First, the LapLite is the size of a regular desk. This means that I can use my mouse to make typing, image manipulation, and navigating between different tabs easier. I like using a mouse. Touch pads are fine for short term work, but when I’m doing long term work, I like to use a mouse. What I like most from the space perspective is that the desk reaches from one side of my chair to the other. My chair is narrow, but I like that this makes it feel similar to being under a real desk.
Second, the LapLite is comfortable. Keep in mind, it’s the middle of winter here in the hinterlands known as “New England.” So when I’m sitting in a chair, I’m not wearing shorts. If I were wearing shorts, perhaps there would be some of that “stick to your legs” feel from the desk. Since it’s made of bamboo, it’s doubtful that it would be that uncomfortable. It also means that when the summer does arrive, I won’t have to work with a hot metal laptop across my be-shortsed legs. This will be better for both my laptop and my legs.

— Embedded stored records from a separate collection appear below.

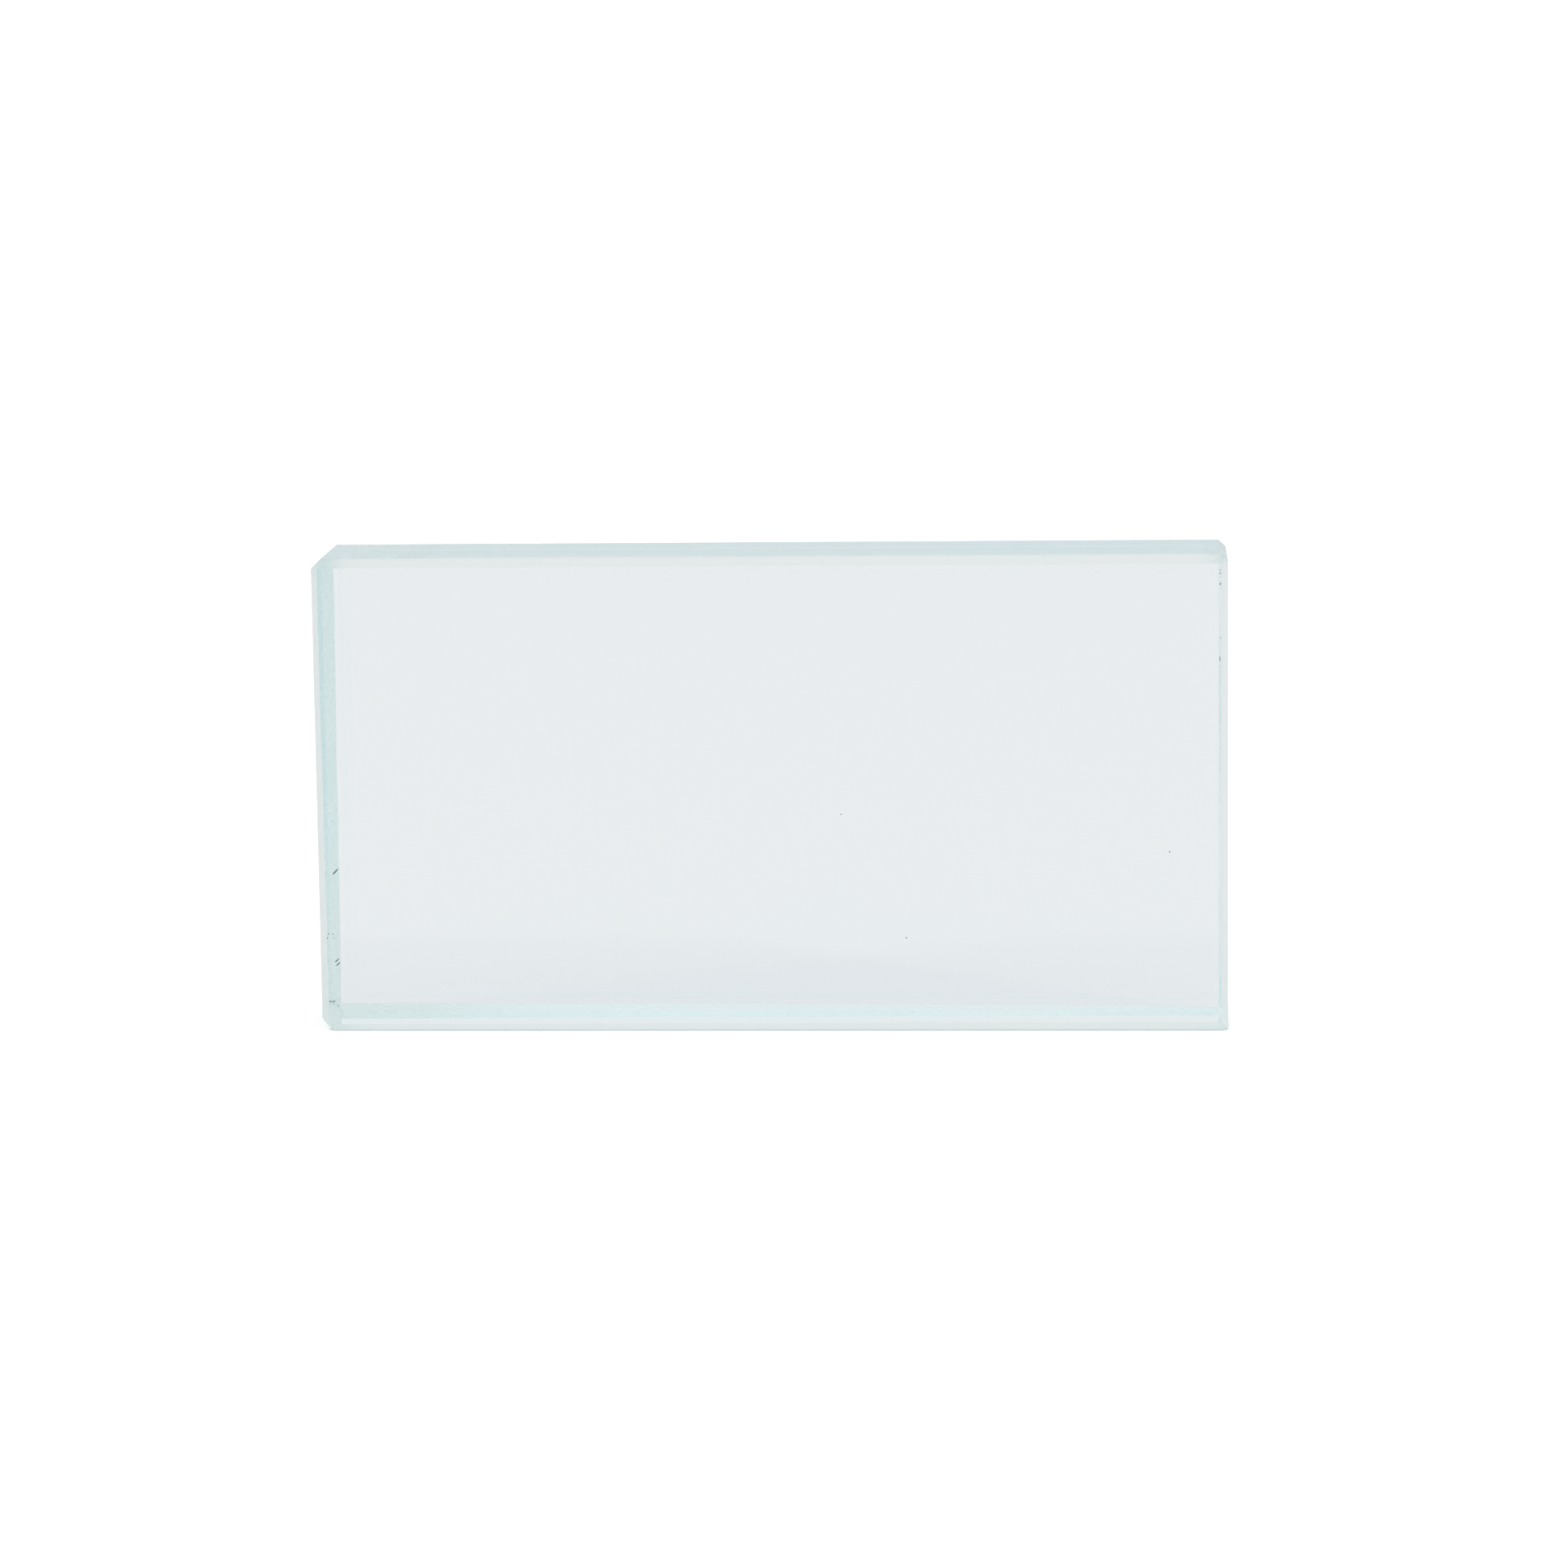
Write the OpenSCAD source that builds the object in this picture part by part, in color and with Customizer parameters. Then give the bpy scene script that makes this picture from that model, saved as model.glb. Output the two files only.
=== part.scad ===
// Rectangular optical block: one solid piece of clear glass, stood on one of
// its long narrow faces. The six faces are flat and polished. Every edge has a
// small bevel ground by hand at about 45 degrees, so a bevel's width changes a
// little along its edge, and the eight corners are blunted. The two ends are
// sawn slightly out of square, so the back broad face is the longer one.
// The origin is the middle of the footprint on the face the block stands on.
// +X runs along the length, +Y through the thickness from the front broad face
// to the back one, and +Z is up.

/* [Block] */
// Length of the block half way through its thickness, along X
length = 115; // [60:1:200]
// Height of the block as it stands on a long narrow face, along Z
height = 60; // [30:1:120]
// Thickness between the two broad faces, along Y
thickness = 21; // [10:1:50]

/* [Edge bevels] */
// Mean leg of the bevels along the four long edges
long_bevel = 1.02; // [0.3:0.01:2]
// Mean leg of the bevels along the four upright edges
upright_bevel = 1.01; // [0.3:0.01:2]
// Mean leg of the bevels along the four short edges around the two ends
end_bevel = 0.96; // [0.3:0.01:2]
// How far the hand ground widths and slopes depart from even (0 is even)
unevenness = 1; // [0:0.05:1]

/* [Ends] */
// How far the left end's back edge stands out past its front edge
left_out = 0.61; // [0:0.01:1.5]
// How far the right end's back edge stands out past its front edge
right_out = 0.16; // [0:0.01:1.5]

/* [Corners] */
// How far past its three bevels each corner is blunted
corner_blunt = 0.15; // [0.05:0.05:0.8]

/* [Glass] */
// Tint of the glass
tint = "lightcyan"; // [lightcyan, azure, paleturquoise]

/* [Hidden] */

// Each bevel has the signs of the two faces it joins, its leg on the second
// face at the low and at the high end of the edge as a share of the mean leg,
// and its leg on the first face as a share of the one on the second.
// Long edges, along X: signs of Y and Z, shares at -X and +X, slope.
long_edges = [
    [-1,  1, 1.02, 1.09, 1],
    [-1, -1, 0.81, 1.12, 1],
    [ 1,  1, 1.10, 1.16, 1],
    [ 1, -1, 1.14, 0.68, 0.90],
];
// Upright edges, along Z: signs of X and Y, shares at the bottom and top, slope.
upright_edges = [
    [-1, -1, 1.01, 0.79, 1],
    [ 1, -1, 0.82, 0.84, 1],
    [-1,  1, 1.08, 1.46, 1.06],
    [ 1,  1, 1.01, 1.01, 0.85],
];
// Short edges of the ends, along Y: signs of Z and X, shares at -Y and +Y, slope.
end_edges = [
    [ 1, -1, 1.19, 1.01, 1],
    [-1, -1, 1.55, 1.49, 1],
    [ 1,  1, 1.00, 0.99, 1],
    [-1,  1, 0.36, 0.47, 1],
];

// Side of the cutting cubes, well over any bevel.
cutter = 12;

// Leg of a bevel from the mean leg and its share of it.
function leg(mean, share) = mean * (1 + unevenness * (share - 1));

// Slope of a bevel, 1 at 45 degrees.
function slope(share) = 1 + unevenness * (share - 1);

// Size at one end of the bevel that joins faces i and j of a table: the mean
// of its two legs there.
function size_at(table, mean, i, j, end) =
    [for (e = table) if (e[0] == i && e[1] == j)
        leg(mean, end < 0 ? e[2] : e[3]) * (1 + slope(e[4])) / 2][0];

// How far the back edge of the end on side sx stands out past its front edge.
function out(sx) = sx < 0 ? left_out : right_out;

// Distance from the mid plane to the end on side sx, along the edge it shares
// with the broad face on side sy.
function reach(sx, sy) = length / 2 + sy * out(sx) / 2;

// Mirrors its children so that what looks to +X, +Y, +Z looks along the signs.
module facing(sx, sy, sz) {
    mirror([sx < 0 ? 1 : 0, 0, 0])
        mirror([0, sy < 0 ? 1 : 0, 0])
            mirror([0, 0, sz < 0 ? 1 : 0])
                children();
}

// Everything beyond one bevel, for an edge that runs along X from -run/2 to
// run/2 and joins a face at y that looks to +Y with one at z that looks to +Z.
// The legs on the face at z are a at the low end and b at the high end, so the
// plane is tilted, and k times as much on the face at y.
module beyond_bevel(run, y, z, a, b, k) {
    translate([0, y - (a + b) / 4, z - k * (a + b) / 4])
        rotate([-atan(k), 0, 0])
            rotate([0, atan2((b - a) / run, sqrt(1 + 1 / (k * k))), 0])
                translate([-run, -cutter / 2, 0])
                    cube([2 * run, cutter, cutter]);
}

// Everything beyond the plane that blunts the corner at p, which looks to +X,
// +Y and +Z. The distances from the three faces add up to cut on the plane.
module beyond_corner(p, cut) {
    translate([p[0] - cut / 3, p[1] - cut / 3, p[2] - cut / 3])
        rotate([0, acos(1 / sqrt(3)), 45])
            translate([-cutter / 2, -cutter / 2, 0])
                cube(cutter);
}

// Everything beyond one end, which leans outwards by out over the thickness.
module beyond_end(out) {
    wide = 2 * max(thickness, height);
    translate([length / 2, 0, 0])
        rotate([0, 0, -atan2(out, thickness)])
            translate([0, -wide / 2, -wide / 2])
                cube([cutter, wide, wide]);
}

module sawn_ends() {
    for (sx = [-1, 1])
        facing(sx, 1, 1)
            beyond_end(out(sx));
}

module long_bevels() {
    for (e = long_edges)
        facing(1, e[0], e[1])
            beyond_bevel(length, thickness / 2, height / 2,
                leg(long_bevel, e[2]), leg(long_bevel, e[3]), slope(e[4]));
}

module upright_bevels() {
    // the edge's own X, Y, Z become Z, X, Y
    for (e = upright_edges)
        facing(e[0], e[1], 1)
            rotate([0, -90, 0]) rotate([-90, 0, 0])
                beyond_bevel(height, reach(e[0], e[1]), thickness / 2,
                    leg(upright_bevel, e[2]), leg(upright_bevel, e[3]),
                    slope(e[4]));
}

module end_bevels() {
    // the edge's own X, Y, Z become Y, Z, X
    for (e = end_edges)
        facing(e[1], 1, e[0])
            rotate([90, 0, 0]) rotate([0, 90, 0])
                beyond_bevel(thickness, height / 2, length / 2,
                    leg(end_bevel, e[2]) + out(e[1]) / 2,
                    leg(end_bevel, e[3]) - out(e[1]) / 2, slope(e[4]));
}

module blunted_corners() {
    for (sx = [-1, 1], sy = [-1, 1], sz = [-1, 1])
        facing(sx, sy, sz)
            beyond_corner([reach(sx, sy), thickness / 2, height / 2],
                (size_at(long_edges, long_bevel, sy, sz, sx)
                + size_at(upright_edges, upright_bevel, sx, sy, sz)
                + size_at(end_edges, end_bevel, sz, sx, sy)) / 2
                + corner_blunt);
}

// The whole object: one solid block of glass, its footprint on the origin.
module glass_block() {
    color(tint)
        translate([(left_out - right_out) / 4, 0, height / 2])
            difference() {
                cube([length + cutter, thickness, height], center = true);
                sawn_ends();
                long_bevels();
                upright_bevels();
                end_bevels();
                blunted_corners();
            }
}

glass_block();
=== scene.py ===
import math
import random
import bmesh
import bpy
from mathutils import Matrix, Vector


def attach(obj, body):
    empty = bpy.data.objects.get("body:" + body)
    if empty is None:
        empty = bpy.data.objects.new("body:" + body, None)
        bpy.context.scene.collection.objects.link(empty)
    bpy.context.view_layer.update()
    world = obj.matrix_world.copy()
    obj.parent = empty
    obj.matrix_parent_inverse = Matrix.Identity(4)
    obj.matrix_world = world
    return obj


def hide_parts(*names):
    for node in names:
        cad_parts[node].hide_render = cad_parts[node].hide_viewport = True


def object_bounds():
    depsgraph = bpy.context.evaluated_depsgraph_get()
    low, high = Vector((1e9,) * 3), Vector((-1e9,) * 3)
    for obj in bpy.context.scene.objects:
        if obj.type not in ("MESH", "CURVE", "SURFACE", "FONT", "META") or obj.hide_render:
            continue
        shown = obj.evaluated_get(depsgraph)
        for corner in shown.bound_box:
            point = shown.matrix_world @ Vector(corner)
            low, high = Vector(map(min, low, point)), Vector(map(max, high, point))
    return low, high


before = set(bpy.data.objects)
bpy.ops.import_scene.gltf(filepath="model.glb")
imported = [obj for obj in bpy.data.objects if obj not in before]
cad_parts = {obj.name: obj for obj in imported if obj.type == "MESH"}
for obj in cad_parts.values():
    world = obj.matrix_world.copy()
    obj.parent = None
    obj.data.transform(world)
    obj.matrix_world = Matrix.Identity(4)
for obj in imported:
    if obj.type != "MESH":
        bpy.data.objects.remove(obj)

cad_lo, cad_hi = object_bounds()
scene = bpy.context.scene
MM = 0.001

# ---------------------------------------------------------------- camera
cam_data = bpy.data.cameras.new("camera")
cam_data.sensor_width = 36.0
cam_data.lens = 117.425
cam_data.clip_start, cam_data.clip_end = 0.01, 60.0
cam = bpy.data.objects.new("camera", cam_data)
scene.collection.objects.link(cam)
right = Vector((0.99792, 0.06338, -0.01211)).normalized()
back = Vector((0.06446, -0.98752, 0.14369)).normalized()
up = back.cross(right).normalized()
right = up.cross(back)
cam.matrix_world = Matrix((
    (right.x, up.x, back.x, 0.043402),
    (right.y, up.y, back.y, -0.643314),
    (right.z, up.z, back.z, 0.123574),
    (0, 0, 0, 1)))
scene.camera = cam

# ---------------------------------------------------------------- glass
# the bevels' usual grind, and the colour of the painted shade that a bevel ground this coarsely is given
GROUND = 0.42
GROUND_SHADE_TINT = (0.915, 0.925, 0.895, 1)

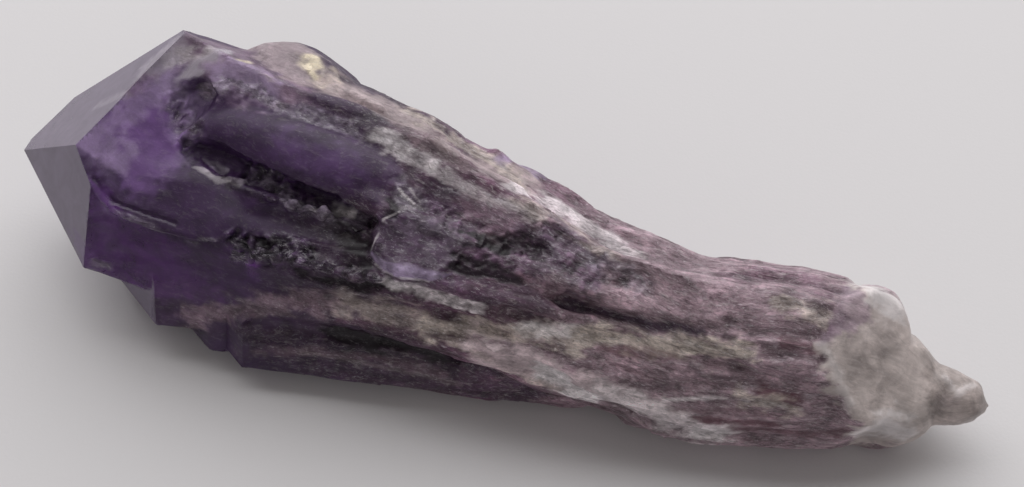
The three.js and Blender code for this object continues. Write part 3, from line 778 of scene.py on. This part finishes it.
@dataclass(frozen=True)
class Amethyst:
    """Amethyst: violet quartz, partly clear, grown and broken, never polished.

    Its flat faces are glassy, its fibres are silky, its broken places glitter with small tilted facets and
    painted glints, and light that goes through it comes out violet.
    """

    name: str = "amethyst_grown_and_broken"
    ior: float = 1.544
    shine: float = 0.22
    depth_colour: str = "#b48fd6"
    depth: float = 100.0
    dull: float = 0.62
    glossy: float = 0.10
    detail: float = 7.0
    cloud: float = 3.4 * MM
    cloud_rough: float = 0.62
    cloud_bend: float = 0.7
    patterns: tuple[Pattern, ...] = (
        Pattern("wisp", (3.4 * MM, 1.1 * MM, 1.1 * MM), 0.70, 0.8),
        Pattern("thread", (1.5 * MM, 0.55 * MM, 0.55 * MM), 0.72, 0.7),
        Pattern("crust", (1.7 * MM, 0.8 * MM, 0.8 * MM), 0.75, 0.4),
        Pattern("glint", (0.8 * MM, 0.30 * MM, 0.30 * MM), 0.72, 0.8),
    )
    hackle: Size = (1.3 * MM, 0.7 * MM, 0.7 * MM)
    mottles: tuple[Mottle, ...] = (
        Mottle("cloud", 0.34, 0.66, 0.45, 1.6, "patchy"),
        # Painted glints: the fibres are painted lighter and darker with the glint noise.
        Mottle("glint", 0.34, 0.66, 0.55, 1.5, "fibre"),
        # Painted light: each small facet of the frost is painted lighter or darker, as if it caught the light
        # differently.
        Mottle("hackle", 0.0, 1.0, 0.4, 1.7, "frost"),
    )
    layers: tuple[Layer, ...] = (
        Layer("dark fibres", "#3a222c", "wisp", 0.48, 0.36, 0.90, "fibre"),
        Layer("pale fibres", "#d0c6c8", "thread", 0.53, 0.66, 0.75, "fibre"),
        # Painted glints: bright specks on the fibres.
        Layer("painted glints on the fibres", "#f0eef4", "glint", 0.60, 0.68, 0.60, "fibre"),
        Layer("rime", "#d9d4dc", "crust", 0.52, 0.66, 0.65, "frost"),
        # Painted shade in the gaps between the frost's grains, and painted glints on it.
        Layer("painted shade in the gaps", "#1c151e", "glint", 0.44, 0.37, 0.75, "frost"),
        Layer("painted glints on the frost", "#f0eef4", "glint", 0.57, 0.67, 0.85, "frost"),
    )
    silk_depth: float = 0.35 * MM
    icing_depth: float = 0.16 * MM
    tilt: float = 0.8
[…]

Getting away from numbering, I want to focus on the design a bit. According to Mr. Norman, he purposefully chose bamboo, “First and foremost, we researched existing products on the market and saw that they were overpriced, used poor material choices, and were put together poorly. We decided to use carbonized decolorized bamboo, the highest quality, most eco-friendly, most advanced construction, most unique bamboo on the market.” His reasoning holds up to my independent research. Research provides many reasons that bamboo is a better choice of production material than wood. Bamboo is generally considered more sustainable than wood. Most bamboo species grow to full maturity in a single growing season. It can grow to full height within a 4–6 month period. Clumps of bamboo, known as culms, can reach full maturity in 3–6 years. In other words, unlike trees, which take several growing seasons and tens of years to regrow, bamboo can be cultivated more regularly leading to fewer ecological issues.
Bamboo leads to a uniquely strong composite, such as that from which the LapLite is made. The “gluability properties” of bamboo make production of the composite cheaper than that of wood since the adhesion of wood is one of the largest costs of wood composite products. This explains the $50 Kickstarter price for the LapLite. With bamboo being cheaper than wood, that cost saving can be passed on to the consumer. Finally, in terms of cooling for your laptop, bamboo composite provides unique properties of low thermal conductivity that, in conjunction with its biodegradable properties, makes it a better insulating and more environmentally conscious product than wood.
Aside from the bamboo composite used, the LapLite offers an aluminum mouse pad. Again, when questioned as to the choice, Mr. Norman noted that it was multifaceted, “The aluminum mousepad was an easy decision: it’s easy-clean, spill proof, adds aesthetic, and has a balanced blend of glide/control.” For someone whose kid has consistently sticky little hands touching all my things, the washability of the aluminum mouse pad covers me on this. Since he has already attempted to commandeer the LapLite for building LEGO people and a poor life choice of pretending to throw it, that cleanability aspect will likely come in very handy. I have a bluetooth mouse that doesn’t require resistance. My old mouse (old as of last month) had a tracking ball. If your mouse uses a tracking ball, the aluminum might not be a great option for you. Speaking of the mouse, as LapLite notes already on its Kickstarter FAQ, the design defaults to those who use the mouse as a righty mouse. I, however, use my mouse on the lefty settings. When questioned about this, Mr. Norman, founder and designer, noted that should the Kickstarter be funded, he plans to incorporate a lefty version. The bummer of being left-handed mouse user with the current setup is that the handy-dandy mobile device holder is sort of pointless for me.
Of course, now that we have the science and technical concerns out of the way, I’d like to focus on how the LapLite is pretty. The light color of the bamboo combined with the industrial aluminum of the mousepad makes it look less like a lap desk and more like a piece of art. In fact, this is precisely what Mr. Norman was hoping for, “the goal with LapLite is to build it beautifully, provide a sense of home, and design it for the now. It is the most futuristic mobile workstation ever created.” My house is small. This means that anything that I plan to use on a regular basis will be in public spaces. I don’t mind people seeing my LapLite. I can put it on a coffee table or counter as an accessory that then transforms into something practical.
With the current Kickstarter price at $50, it undersells many other lap desks of equal (or even lesser) quality. With this kind of price point, along with the quality and sustainability, the LapLite is a must-have for anyone who needs a more mobile workspace in their home.